▸ Your instructions
The records are to be restated in their entirety, word for word.

- - -

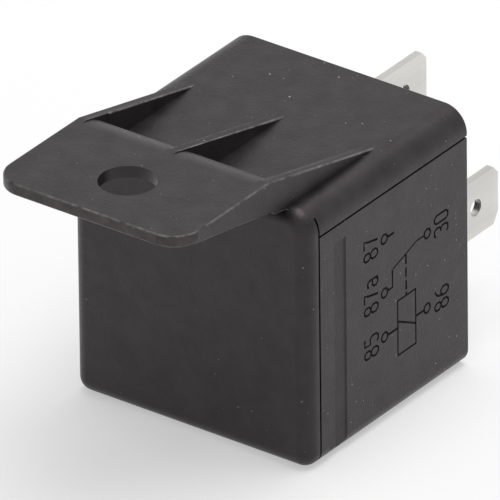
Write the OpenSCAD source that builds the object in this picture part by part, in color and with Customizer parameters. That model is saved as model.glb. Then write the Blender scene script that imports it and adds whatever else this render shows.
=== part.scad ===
// Automotive change-over relay, five blades, moulded cover with a screw bracket.
// The relay lies on the side opposite the bracket. x runs from the closed end to
// the blades, z up from the resting face, y across. Millimetres.
// The origin is the centre of the resting face.

/* [Cover] */
// length of the cover along x
cover_l = 26.4; // [26:0.2:27]
// width of the cover across y
cover_w = 28.2; // [28:0.1:28.6]
// height of the cover, resting face to top face
cover_h = 28.2; // [28.2:0.1:28.4]
// wall of the cover
wall = 1.2; // [1:0.05:1.25]
// radius of the two long upper edges
edge_top = 2.6; // [2.2:0.1:3]
// radius of the two long lower edges and of those round the closed end
edge_low = 1.6; // [1.2:0.1:1.8]

/* [Bracket] */
// width of the bracket
plate_w = 22.6; // [22:0.2:23]
// how far the bracket reaches past the closed end
plate_out = 16.3; // [15.5:0.1:17]
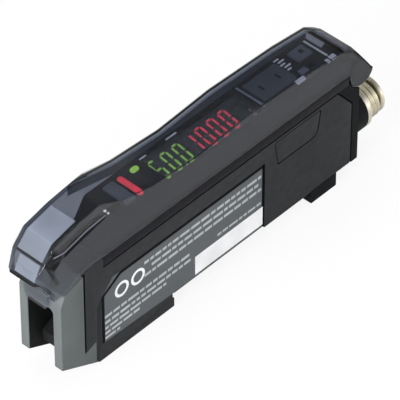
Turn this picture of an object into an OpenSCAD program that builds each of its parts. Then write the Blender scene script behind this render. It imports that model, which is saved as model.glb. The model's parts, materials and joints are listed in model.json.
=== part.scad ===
// Photoelectric sensor amplifier for a 35 mm mounting rail.
// X runs from the front (sensor head socket) to the rear (round cable connector), Y across the
// case from the label side to the far side, Z up. Sizes are laid out from the front face and
// from the underside of the foot, and place() then puts the origin at the centre of the rail seat.

/* [Case] */
// Width of the case, which is the pitch of ganged units
case_w = 9.8; // [9.6:0.1:11]
// Length of the case without the cable connector
case_len = 75.7; // [75.2:0.1:88]
// Height of the case side, from the foot to the top unit
case_h = 22.4; // [22:0.1:26]
// Wall thickness of the case mouldings
wall = 1.0; // [0.8:0.05:1.1]
// Depth of the shallow field in each case side
side_relief = 0.4; // [0.2:0.05:0.5]
// Thickness of the rear cap
cap_t = 1.7; // [1.4:0.1:2.4]

/* [Front block] */
// Visible length of the block that takes the sensor head's plug
block_len = 5.6; // [5:0.1:6.4]
// Height of the block's front face above the foot
block_h = 19.7; // [19:0.1:20.4]
// Width of the plug slot
slot_w = 6.0; // [5:0.1:6.4]
// Height of the slot's roof above the foot
slot_h = 18.3; // [17.8:0.1:18.6]

/* [Rail] */
// Width of the mounting rail
rail_w = 35; // [34.5:0.1:35.5]
// Length of the case behind the rail slot
tail_len = 12.6; // [12.2:0.1:13]
// Depth of the rail seat above the underside of the foot
rail_depth = 3.1; // [3:0.1:3.6]
// Travel of the sprung claw
claw_travel = 1.5; // [0.8:0.1:1.7]

/* [Top unit] */
// Height of the panel above the case side
panel_h = 7.4; // [7:0.1:8]
// Wall thickness of the panel moulding
panel_wall = 0.8; // [0.7:0.05:0.9]

/* [Dust cover] */
// Wall thickness of the cover
cover_t = 0.8; // [0.6:0.05:0.9]
// Width of the bevel along the long edges of the cover, across the case
cover_bevel = 1.3; // [1:0.1:1.6]
// How far that bevel drops down the side, along the cover and on its nose
bevel_drop = 0.3; // [0.2:0.05:0.8]
nose_drop = 1.8; // [1.4:0.1:2.4]
// Radius of the cheeks around the hinge
cheek_r = 3.1; // [2.8:0.1:3.2]
// Radius of the hinge stubs
stub_r = 0.8; // [0.6:0.05:0.85]

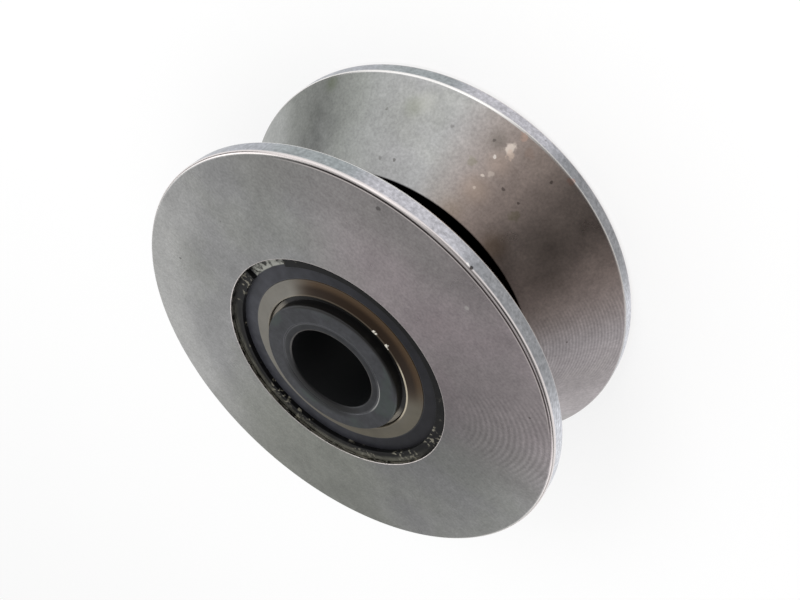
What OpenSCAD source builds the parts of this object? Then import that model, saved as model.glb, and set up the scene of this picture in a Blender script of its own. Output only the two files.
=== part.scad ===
// V-groove track roller: a turned steel wheel that runs on two tapered roller bearings
// round a bored hub. The spin axis is Z, the origin is the middle of the wheel, and the
// roller stands on the rear end of its hub.

/* [Wheel] */
// Outer diameter over the two rims
wheel_d = 109.5; // [104:0.25:120]
// Width between the two machined faces
wheel_w = 44.45; // [43:0.25:50]
// Width of the flat land on each rim
rim_land = 4.1; // [2.5:0.1:6]
// Included angle of the V track
groove_angle = 90; // [86:1:100]
// Width of the relief slot at the root of the V
relief_w = 3.2; // [2:0.1:5]
// Depth of the relief slot below the flanks
relief_depth = 2.6; // [1.5:0.1:3]
// Radius on the outer corner of each rim
rim_round = 0.8; // [0.3:0.1:1.2]
// Edge break where the land meets the flank
flank_break = 0.2; // [0.1:0.05:0.5]
// Chamfer at the mouth of each bearing seat
seat_chamfer = 0.1; // [0.05:0.05:0.6]
// Width of the rib that parts the two bearing seats
rib_w = 4.25; // [3.5:0.25:5]
// Height of that rib above the seats
rib_h = 3; // [2:0.25:3.5]

/* [Tapered bearings] */
// Bore of the cones
cone_bore = 31.75; // [31:0.25:33]
// Outer diameter of the cups
cup_d = 59.13; // [58.5:0.01:60.5]
// Running gap between the back of a cone and the foot of the seal ring
cone_gap = 0.225; // [0.15:0.025:0.6]
// How far a cone reaches past the back of its cup, towards the other cone
cone_reach = 0.875; // [0.5:0.025:1.2]
// Width of a cup
cup_w = 11.8; // [11.5:0.1:12.5]
// Rollers in one row
roller_count = 18; // [14:1:18]
// Diameter of a roller at half its length
roller_d = 6.1; // [5.6:0.05:6.3]
// Length of a roller
roller_len = 11.2; // [10.6:0.1:11.4]
// Chamfer on the ends of a roller
roller_chamfer = 0.3; // [0.15:0.05:0.5]
// Angle between a roller's axis and the wheel's
roller_angle = 13.25; // [12:0.25:14]
// Middle of the rollers, from the back face of the cup
roller_mid = 6.6; // [6.4:0.1:6.8]
// Gap between a roller and each race
race_gap = 0.1; // [0.05:0.01:0.15]
// Gap between a roller's ends and the ribs of the cone
roller_end_gap = 0.2; // [0.1:0.05:0.3]
// Height of the cone's large rib above its race
large_rib_h = 1.4; // [1:0.1:1.6]
// Height of the cone's small rib above its race
small_rib_h = 0.9; // [0.6:0.1:1.1]
// Corner chamfer of cups and cones
race_chamfer = 0.7; // [0.4:0.1:1]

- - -

▸ Final answer
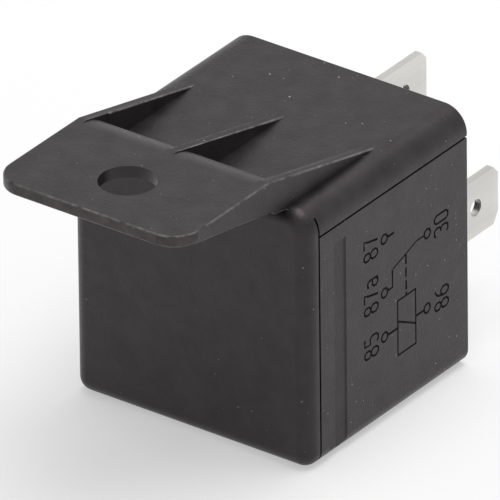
Write the OpenSCAD source that builds the object in this picture part by part, in color and with Customizer parameters. That model is saved as model.glb. Then write the Blender scene script that imports it and adds whatever else this render shows.
=== part.scad ===
// Automotive change-over relay, five blades, moulded cover with a screw bracket.
// The relay lies on the side opposite the bracket. x runs from the closed end to
// the blades, z up from the resting face, y across. Millimetres.
// The origin is the centre of the resting face.

/* [Cover] */
// length of the cover along x
cover_l = 26.4; // [26:0.2:27]
// width of the cover across y
cover_w = 28.2; // [28:0.1:28.6]
// height of the cover, resting face to top face
cover_h = 28.2; // [28.2:0.1:28.4]
// wall of the cover
wall = 1.2; // [1:0.05:1.25]
// radius of the two long upper edges
edge_top = 2.6; // [2.2:0.1:3]
// radius of the two long lower edges and of those round the closed end
edge_low = 1.6; // [1.2:0.1:1.8]

/* [Bracket] */
// width of the bracket
plate_w = 22.6; // [22:0.2:23]
// how far the bracket reaches past the closed end
plate_out = 16.3; // [15.5:0.1:17]
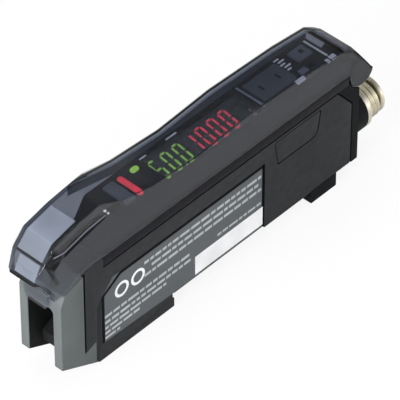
Turn this picture of an object into an OpenSCAD program that builds each of its parts. Then write the Blender scene script behind this render. It imports that model, which is saved as model.glb. The model's parts, materials and joints are listed in model.json.
=== part.scad ===
// Photoelectric sensor amplifier for a 35 mm mounting rail.
// X runs from the front (sensor head socket) to the rear (round cable connector), Y across the
// case from the label side to the far side, Z up. Sizes are laid out from the front face and
// from the underside of the foot, and place() then puts the origin at the centre of the rail seat.

/* [Case] */
// Width of the case, which is the pitch of ganged units
case_w = 9.8; // [9.6:0.1:11]
// Length of the case without the cable connector
case_len = 75.7; // [75.2:0.1:88]
// Height of the case side, from the foot to the top unit
case_h = 22.4; // [22:0.1:26]
// Wall thickness of the case mouldings
wall = 1.0; // [0.8:0.05:1.1]
// Depth of the shallow field in each case side
side_relief = 0.4; // [0.2:0.05:0.5]
// Thickness of the rear cap
cap_t = 1.7; // [1.4:0.1:2.4]

/* [Front block] */
// Visible length of the block that takes the sensor head's plug
block_len = 5.6; // [5:0.1:6.4]
// Height of the block's front face above the foot
block_h = 19.7; // [19:0.1:20.4]
// Width of the plug slot
slot_w = 6.0; // [5:0.1:6.4]
// Height of the slot's roof above the foot
slot_h = 18.3; // [17.8:0.1:18.6]

/* [Rail] */
// Width of the mounting rail
rail_w = 35; // [34.5:0.1:35.5]
// Length of the case behind the rail slot
tail_len = 12.6; // [12.2:0.1:13]
// Depth of the rail seat above the underside of the foot
rail_depth = 3.1; // [3:0.1:3.6]
// Travel of the sprung claw
claw_travel = 1.5; // [0.8:0.1:1.7]

/* [Top unit] */
// Height of the panel above the case side
panel_h = 7.4; // [7:0.1:8]
// Wall thickness of the panel moulding
panel_wall = 0.8; // [0.7:0.05:0.9]

/* [Dust cover] */
// Wall thickness of the cover
cover_t = 0.8; // [0.6:0.05:0.9]
// Width of the bevel along the long edges of the cover, across the case
cover_bevel = 1.3; // [1:0.1:1.6]
// How far that bevel drops down the side, along the cover and on its nose
bevel_drop = 0.3; // [0.2:0.05:0.8]
nose_drop = 1.8; // [1.4:0.1:2.4]
// Radius of the cheeks around the hinge
cheek_r = 3.1; // [2.8:0.1:3.2]
// Radius of the hinge stubs
stub_r = 0.8; // [0.6:0.05:0.85]

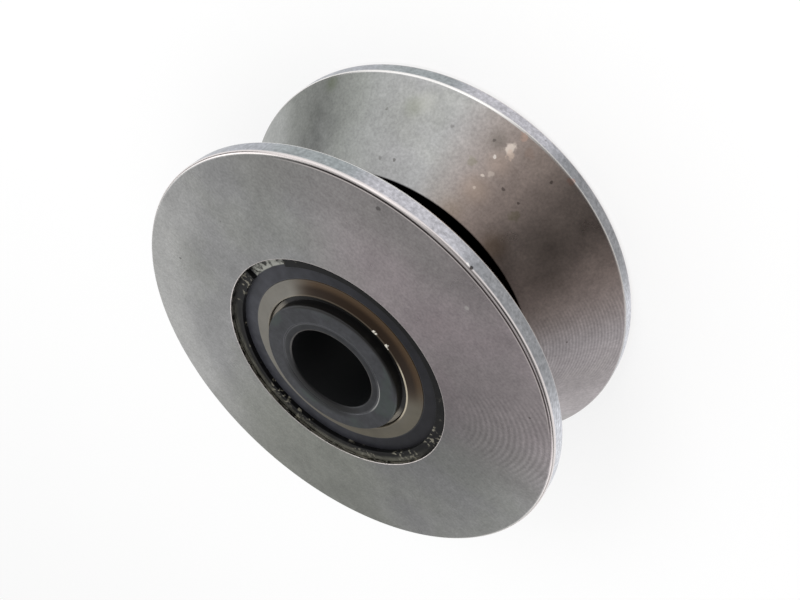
What OpenSCAD source builds the parts of this object? Then import that model, saved as model.glb, and set up the scene of this picture in a Blender script of its own. Output only the two files.
=== part.scad ===
// V-groove track roller: a turned steel wheel that runs on two tapered roller bearings
// round a bored hub. The spin axis is Z, the origin is the middle of the wheel, and the
// roller stands on the rear end of its hub.

/* [Wheel] */
// Outer diameter over the two rims
wheel_d = 109.5; // [104:0.25:120]
// Width between the two machined faces
wheel_w = 44.45; // [43:0.25:50]
// Width of the flat land on each rim
rim_land = 4.1; // [2.5:0.1:6]
// Included angle of the V track
groove_angle = 90; // [86:1:100]
// Width of the relief slot at the root of the V
relief_w = 3.2; // [2:0.1:5]
// Depth of the relief slot below the flanks
relief_depth = 2.6; // [1.5:0.1:3]
// Radius on the outer corner of each rim
rim_round = 0.8; // [0.3:0.1:1.2]
// Edge break where the land meets the flank
flank_break = 0.2; // [0.1:0.05:0.5]
// Chamfer at the mouth of each bearing seat
seat_chamfer = 0.1; // [0.05:0.05:0.6]
// Width of the rib that parts the two bearing seats
rib_w = 4.25; // [3.5:0.25:5]
// Height of that rib above the seats
rib_h = 3; // [2:0.25:3.5]

/* [Tapered bearings] */
// Bore of the cones
cone_bore = 31.75; // [31:0.25:33]
// Outer diameter of the cups
cup_d = 59.13; // [58.5:0.01:60.5]
// Running gap between the back of a cone and the foot of the seal ring
cone_gap = 0.225; // [0.15:0.025:0.6]
// How far a cone reaches past the back of its cup, towards the other cone
cone_reach = 0.875; // [0.5:0.025:1.2]
// Width of a cup
cup_w = 11.8; // [11.5:0.1:12.5]
// Rollers in one row
roller_count = 18; // [14:1:18]
// Diameter of a roller at half its length
roller_d = 6.1; // [5.6:0.05:6.3]
// Length of a roller
roller_len = 11.2; // [10.6:0.1:11.4]
// Chamfer on the ends of a roller
roller_chamfer = 0.3; // [0.15:0.05:0.5]
// Angle between a roller's axis and the wheel's
roller_angle = 13.25; // [12:0.25:14]
// Middle of the rollers, from the back face of the cup
roller_mid = 6.6; // [6.4:0.1:6.8]
// Gap between a roller and each race
race_gap = 0.1; // [0.05:0.01:0.15]
// Gap between a roller's ends and the ribs of the cone
roller_end_gap = 0.2; // [0.1:0.05:0.3]
// Height of the cone's large rib above its race
large_rib_h = 1.4; // [1:0.1:1.6]
// Height of the cone's small rib above its race
small_rib_h = 0.9; // [0.6:0.1:1.1]
// Corner chamfer of cups and cones
race_chamfer = 0.7; // [0.4:0.1:1]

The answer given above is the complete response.